Le coup de grâce du JCPOA
Hormis l’Irak, l’affrontement américano-iranien pourrait également se jouer dans le détroit d’Ormuz. Porte d’entrée du Golfe Persique entre l’Iran et Oman, il est un passage stratégique sous haute tension. Il constitue une voie commerciale essentielle du trafic international. Plus du tiers du commerce mondial de pétrole et 18% des exportations de gaz naturel y transitent. C’est aussi l’une des régions les plus militarisées au monde. Ainsi, l’Iran pourrait décider de bloquer ce détroit ou d’influer sur sa sécurité. Les cours du pétrole ont d’ailleurs bondi de plus de 4% vendredi après l’annonce de la mort de Soleimani.

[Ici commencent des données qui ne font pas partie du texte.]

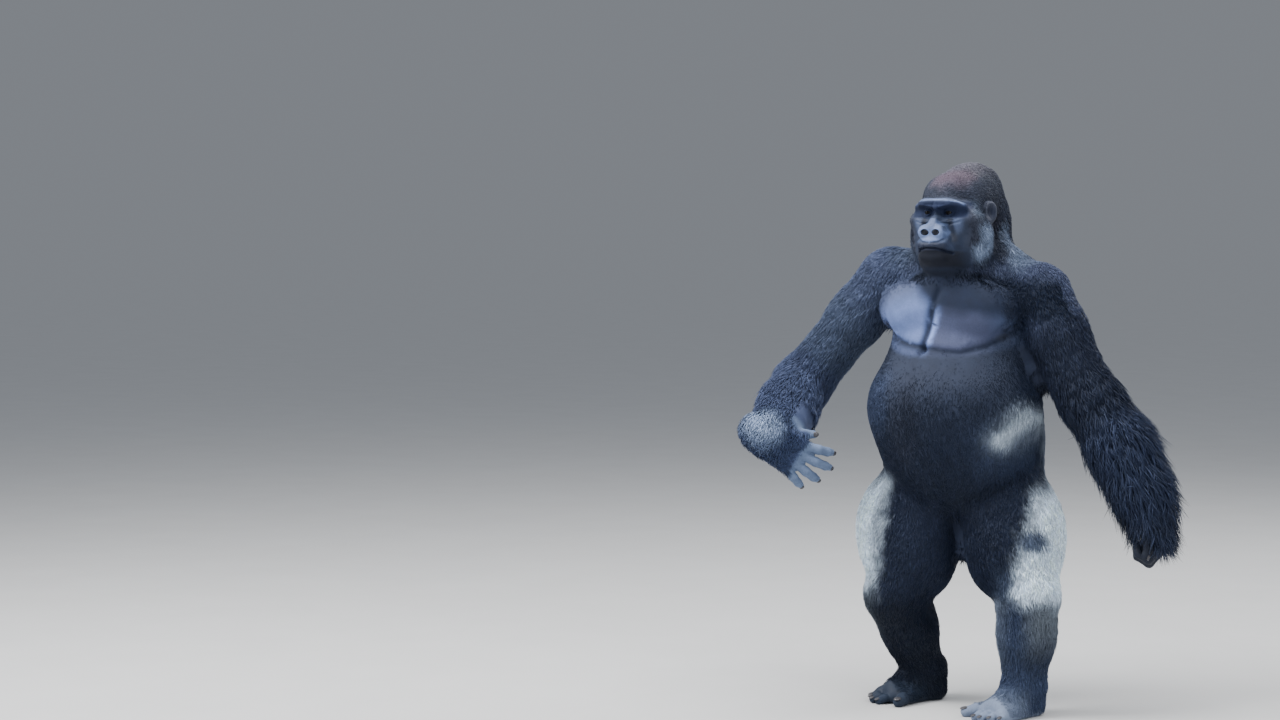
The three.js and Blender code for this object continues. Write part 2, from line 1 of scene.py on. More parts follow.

L’assassinat de Soleimani aura surtout fait une autre victime collatérale. En menant ce raid aérien, les États-Unis ont certainement donné le coup de grâce à l’accord sur le nucléaire iranien. Si Trump l’avait dénoncé en 2018, les Européens, la Chine et la Russie espéraient encore pouvoir préserver le JCPOA. Leurs efforts pour sauver l’accord multilatéral semblent désormais voués à l’échec, même si les chancelleries européennes ont appelé au dialogue. Paris et Berlin, accompagnées de Pékin, ont ainsi enjoint l’Iran à ne pas violer de nouveau l’accord. La République islamique avait en effet annoncé pour début janvier une étape supplémentaire dans son retrait progressif de l’accord. Attendue lundi, elle concernera probablement la réactivation des installations nucléaires interdites par l’accord.
Il paraît aujourd’hui impossible que les négociateurs iraniens puissent préserver la voie diplomatique imposée aux durs du régime. Ceux-ci voient en effet l’arme nucléaire comme une chance de survie. La mort de Soleimani semble avoir définitivement torpillé le JCPOA. De quoi raviver le spectre d’une prolifération nucléaire au Moyen-Orient, et avec elle, un risque accru d’erreurs d’appréciation.